IFRS Standards are issued in two numbering conventions:

  • IAS — International Accounting Standards. The older numbering, used for standards issued before 2001 by the IASB's predecessor, the IASC. Examples: IAS 1 (Presentation of Financial Statements), IAS 2 (Inventories), IAS 16 (PP&E), IAS 36 (Impairment), IAS 38 (Intangibles).
  • IFRS — International Financial Reporting Standards. The current numbering, used for standards issued by the IASB since 2001. Examples: IFRS 9 (Financial Instruments), IFRS 15 (Revenue), IFRS 16 (Leases), IFRS 17 (Insurance Contracts).

Both naming conventions coexist; "IFRS" colloquially refers to the entire body of standards regardless of whether a specific rule is labeled IAS or IFRS.

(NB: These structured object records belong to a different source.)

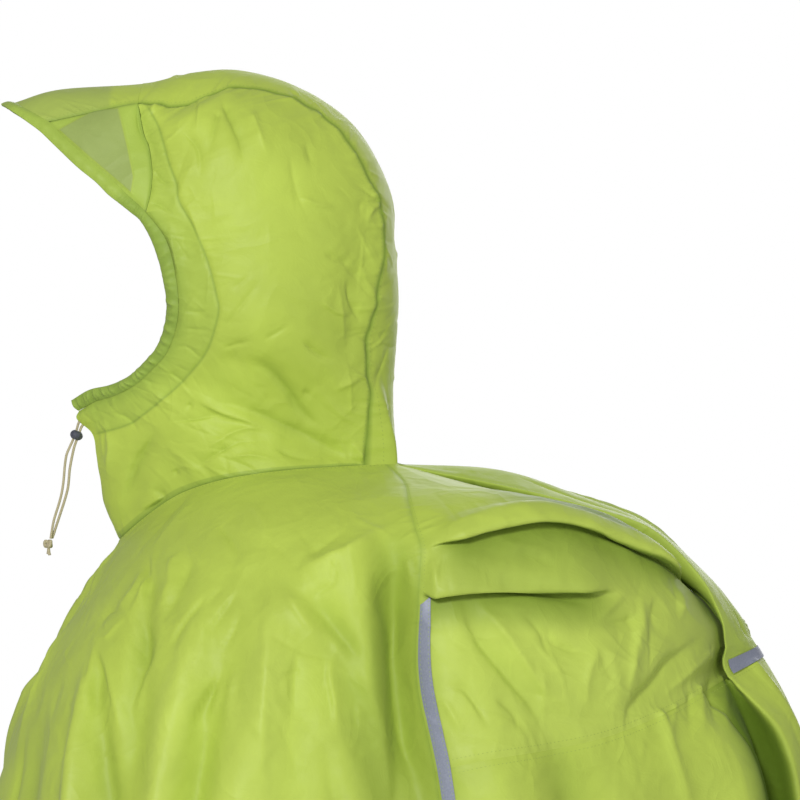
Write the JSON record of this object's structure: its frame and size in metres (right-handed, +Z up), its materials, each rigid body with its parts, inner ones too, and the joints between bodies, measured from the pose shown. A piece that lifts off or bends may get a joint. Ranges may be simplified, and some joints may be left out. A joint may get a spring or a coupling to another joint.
{
  "type": "rain poncho",
  "caption": "Hooded rain poncho worn over a rucksack, with a stiffened brim, a drawcord with cord lock, a pleated back and reflective tapes.",
  "frame": {"origin": "the middle of the neck opening, level with the back neck seam, where the wearer's neck and shoulders carry the garment", "axes": "+Z is up, the front faces -Y, and +X is the wearer's left"},
  "size_m": [0.7399, 0.7598, 1.3375],
  "materials": {
    "lime_nylon": "thin coated nylon, softly glossy and slightly translucent, lime green",
    "reflective_tape": "grey retroreflective tape, smooth with a soft sheen",
    "cream_cord": "thin braided cord, cream, matt",
    "slate_plastic": "moulded plastic, dark slate, satin"
  },
  "bodies": {
    "root": {"front_panel": "lime_nylon", "back_side_left": "lime_nylon", "back_side_right": "lime_nylon", "back_centre": "lime_nylon", "back_lower": "lime_nylon", "hood_side_left": "lime_nylon", "hood_side_right": "lime_nylon", "hood_centre": "lime_nylon", "brim_centre": "lime_nylon", "brim_side_left": "lime_nylon", "brim_side_right": "lime_nylon", "drawcord_tunnel": "lime_nylon", "tape_left": "reflective_tape", "tape_right": "reflective_tape", "tape_back": "reflective_tape", "drawcord_left": "cream_cord", "drawcord_right": "cream_cord", "cord_knot": "cream_cord", "cord_lock": "slate_plastic"}
  },
  "joints": []
}
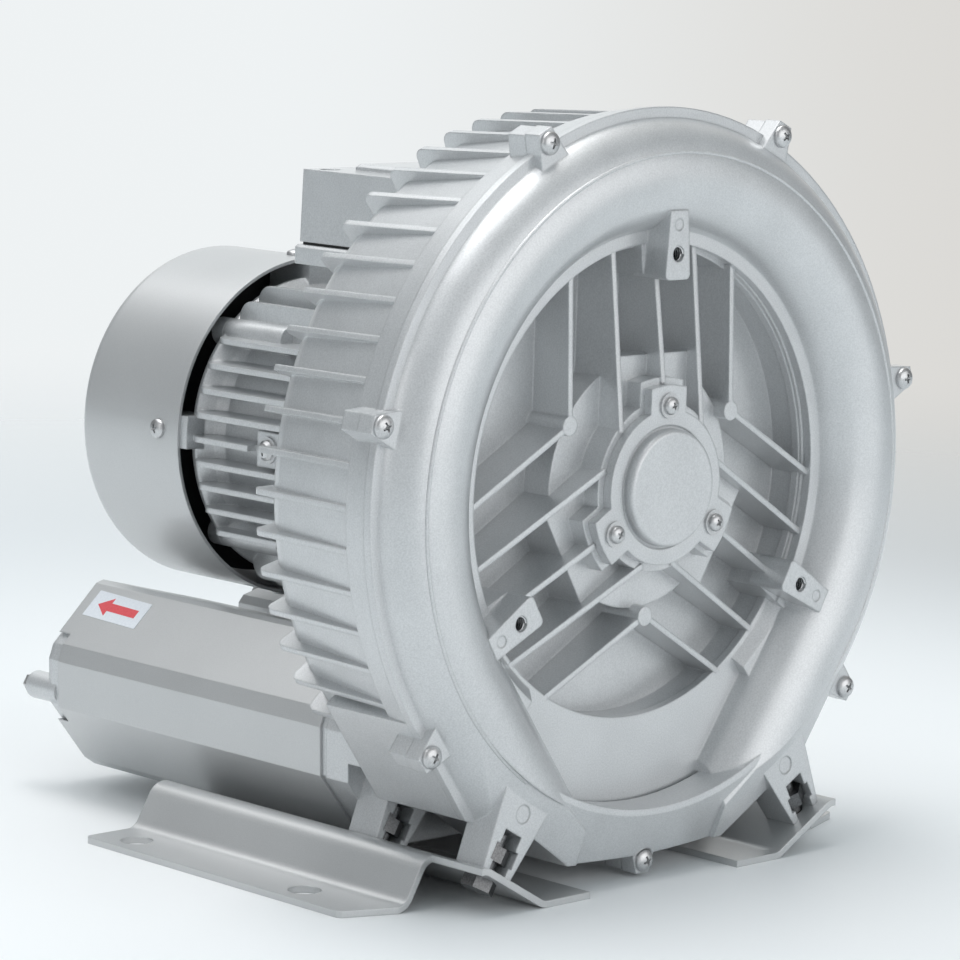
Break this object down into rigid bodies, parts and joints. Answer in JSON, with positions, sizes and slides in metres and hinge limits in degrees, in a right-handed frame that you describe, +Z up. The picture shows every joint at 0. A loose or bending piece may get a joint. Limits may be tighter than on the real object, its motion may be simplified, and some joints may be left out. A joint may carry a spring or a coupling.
{
  "type": "side channel blower",
  "caption": "Electric side channel blower with a finned pump ring, a direct-drive motor behind it, and two silencers below on pressed sheet feet.",
  "frame": {"origin": "on the floor, in the middle of the four foot holes", "axes": "+Z up, +Y along the shaft from the pump cover to the motor and out of both ports, +X to the right seen from the cover"},
  "size_m": [0.3326, 0.3179, 0.333],
  "materials": {
    "cast": "satin silver paint on a casting",
    "box_paint": "satin silver paint",
    "sheet": "smooth satin silver paint",
    "bracket_sheet": "smooth satin silver paint on pressed steel",
    "zinc": "bright zinc plating",
    "dark_steel": "black finish",
    "ground_steel": "ground",
    "bare_aluminium": "machined casting",
    "laminations": "stacked sheet",
    "copper": "enamelled copper wire",
    "black_rubber": "matte",
    "fan_plastic": "moulded",
    "gland_plastic": "moulded",
    "foam": "open-cell foam"
  },
  "bodies": {
    "machine": {"cover": "cast", "housing": "cast", "bearing_cap": "cast", "motor_frame": "cast", "end_shield": "cast", "silencer_cap_left": "cast", "silencer_cap_right": "cast", "terminal_box_base": "box_paint", "terminal_box_lid": "box_paint", "fan_cowl": "sheet", "silencer_shell_left": "sheet", "silencer_shell_right": "sheet", "foot_bracket_left": "bracket_sheet", "foot_bracket_right": "bracket_sheet", "rim_screws": "zinc", "cap_screws": "zinc", "cap_washers": "zinc", "cowl_screws": "zinc", "lid_screws": "zinc", "earth_screw": "zinc", "shield_screws": "zinc", "motor_bolts": "zinc", "foot_bolts": "zinc", "foot_nuts": "dark_steel", "silencer_bolts": "dark_steel", "front_bearing_outer": "ground_steel", "rear_bearing_outer": "ground_steel", "wave_spring": "ground_steel", "stator_core": "laminations", "stator_windings": "copper", "front_seal": "black_rubber", "rear_seal": "black_rubber", "terminal_box_gasket": "black_rubber", "terminal_block": "fan_plastic", "cable_gland": "gland_plastic", "silencer_liner_left": "foam", "silencer_liner_right": "foam"},
    "rotor": {"motor_shaft": "ground_steel", "impeller": "bare_aluminium", "impeller_key": "ground_steel", "impeller_spacer": "ground_steel", "rotor_core": "laminations", "front_bearing_inner": "ground_steel", "rear_bearing_inner": "ground_steel", "cooling_fan": "fan_plastic", "fan_clip": "ground_steel"},
    "front_cage": {"front_bearing_balls": "ground_steel"},
    "rear_cage": {"rear_bearing_balls": "ground_steel"}
  },
  "joints": [
    {"name": "rotor_spin", "type": "hinge", "parent": "machine", "child": "rotor", "pos_m": [0, 0, 0.1715], "axis": [0, 1, 0], "continuous": true},
    {"name": "front_cage_spin", "type": "hinge", "parent": "machine", "child": "front_cage", "pos_m": [0, 0, 0.1715], "axis": [0, 1, 0], "continuous": true},
    {"name": "rear_cage_spin", "type": "hinge", "parent": "machine", "child": "rear_cage", "pos_m": [0, 0, 0.1715], "axis": [0, 1, 0], "continuous": true}
  ],
  "couplings": [
    {"joint": "front_cage_spin", "follows": "rotor_spin", "ratio": 0.369},
    {"joint": "rear_cage_spin", "follows": "rotor_spin", "ratio": 0.3831}
  ]
}
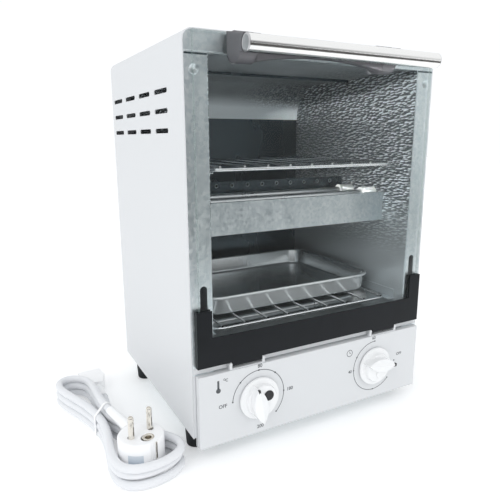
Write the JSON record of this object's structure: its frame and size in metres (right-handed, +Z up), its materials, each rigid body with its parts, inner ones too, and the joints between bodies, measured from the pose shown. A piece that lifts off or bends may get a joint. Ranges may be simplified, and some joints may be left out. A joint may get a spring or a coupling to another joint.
{
  "type": "dry heat sterilizer",
  "caption": "Benchtop dry heat sterilizer: white sheet-metal cabinet with a drop-down glass door, tube handle, heated cavity with wire racks and a tray, dial controls and a tied mains lead.",
  "frame": {"origin": "middle of the footprint on the surface that the feet stand on, measured without the mains lead", "axes": "+Z up, -Y towards the front with the door, +X to the right as seen from the front"},
  "size_m": [0.3367, 0.2462, 0.345],
  "materials": {
    "white_paint": "smooth satin white enamel",
    "galvanised": "galvanised sheet, faint spangle",
    "stainless": "satin stainless",
    "ceramic": "glazed ceramic",
    "black_metal": "satin black paint",
    "brass": "bare",
    "white_plastic": "satin moulded",
    "wire_insulation": "silicone sleeve",
    "black_plastic": "moulded",
    "foot_rubber": "moulded rubber",
    "door_glass": "clear tempered",
    "handle_plastic": "dark plum-grey moulded",
    "knob_plastic": "glossy white",
    "chrome_wire": "bright plated",
    "cord_jacket": "smooth white jacket",
    "nickel": "nickel plated"
  },
  "bodies": {
    "cabinet": {"outer_shell": "white_paint", "rear_panel": "white_paint", "base_pan": "galvanised", "control_panel": "white_paint", "top_rail": "galvanised", "left_stile": "galvanised", "right_stile": "galvanised", "stile_rivets": "galvanised", "liner_left_wall": "galvanised", "liner_right_wall": "galvanised", "liner_ceiling": "galvanised", "liner_back_wall": "galvanised", "liner_floor": "galvanised", "heater_shield": "galvanised", "heater_guard": "galvanised", "middle_heater_tubes": "stainless", "middle_heater_insulators": "ceramic", "bottom_heater_tubes": "stainless", "bottom_heater_insulators": "ceramic", "left_rack_runners": "galvanised", "right_rack_runners": "galvanised", "hinge_brackets": "black_metal", "hinge_pins": "stainless", "thermostat": "stainless", "temperature_probe": "brass", "timer": "stainless", "timer_bell": "stainless", "terminal_block": "white_plastic", "thermal_fuse": "brass", "wiring": "wire_insulation", "power_inlet": "black_plastic", "inlet_blades": "brass", "rear_screws": "stainless", "feet": "foot_rubber", "foot_screws": "stainless", "mains_lead": "cord_jacket", "lead_tie": "white_plastic", "lead_connector": "white_plastic", "plug_body": "white_plastic", "plug_pins": "nickel", "plug_earth_clips": "nickel"},
    "door": {"door_glass": "door_glass", "door_rail": "black_metal", "handle_bracket": "handle_plastic", "handle_tube": "stainless", "handle_caps": "stainless", "handle_screws": "stainless", "stay_arms": "stainless"},
    "temperature_dial": {"temperature_knob": "knob_plastic", "temperature_inlay": "black_plastic", "temperature_shaft": "stainless"},
    "timer_dial": {"timer_knob": "knob_plastic", "timer_inlay": "black_plastic", "timer_shaft": "stainless"},
    "upper_rack": {"upper_rack": "chrome_wire"},
    "lower_rack": {"lower_rack": "chrome_wire"},
    "tray": {"tray": "stainless"}
  },
  "joints": [
    {"name": "door_hinge", "type": "hinge", "parent": "cabinet", "child": "door", "pos_m": [0, -0.08687, 0.0837], "axis": [1, 0, 0], "range_deg": [0, 90]},
    {"name": "temperature_turn", "type": "hinge", "parent": "cabinet", "child": "temperature_dial", "pos_m": [-0.0655, -0.09, 0.048], "axis": [0, 1, 0], "range_deg": [-77, 145]},
    {"name": "timer_turn", "type": "hinge", "parent": "cabinet", "child": "timer_dial", "pos_m": [0.0655, -0.09, 0.048], "axis": [0, 1, 0], "range_deg": [0, 260]},
    {"name": "upper_rack_slide", "type": "slide", "parent": "cabinet", "child": "upper_rack", "axis": [0, -1, 0], "range_m": [0, 0.0695]},
    {"name": "lower_rack_slide", "type": "slide", "parent": "cabinet", "child": "lower_rack", "axis": [0, -1, 0], "range_m": [0, 0.0695]},
    {"name": "tray_lift", "type": "slide", "parent": "lower_rack", "child": "tray", "axis": [0, 0, 1], "range_m": [0, 0.03]}
  ],
  "couplings": [
    {"joint": "upper_rack_slide", "follows": "door_hinge", "m_per_rad": 0.044},
    {"joint": "lower_rack_slide", "follows": "door_hinge", "m_per_rad": 0.044}
  ]
}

US GAAP vs. IFRS — the practical gaps

For preparers crossing between the two frameworks, the differences that matter most in practice:

  • Inventory. IAS 2 prohibits LIFO. ASC 330 permits it. A US parent using LIFO will have to convert its non-US subsidiaries to FIFO or weighted-average for local statutory reporting.
  • Revenue recognition. IFRS 15 and ASC 606 were jointly developed and are substantively converged. The core five-step model is identical. Minor differences exist in collectibility thresholds and licensing.
  • Leases. IFRS 16 puts essentially all leases on the lessee's balance sheet as right-of-use assets. ASC 842 also puts leases on balance sheet but retains the operating-vs-finance distinction for P&L treatment. The mechanical accounting differs.
  • Impairment. IAS 36 uses a one-step recoverable amount test. ASC 350/360 uses a two-step process with separate qualitative and quantitative steps. The trigger events are similar; the mechanics differ.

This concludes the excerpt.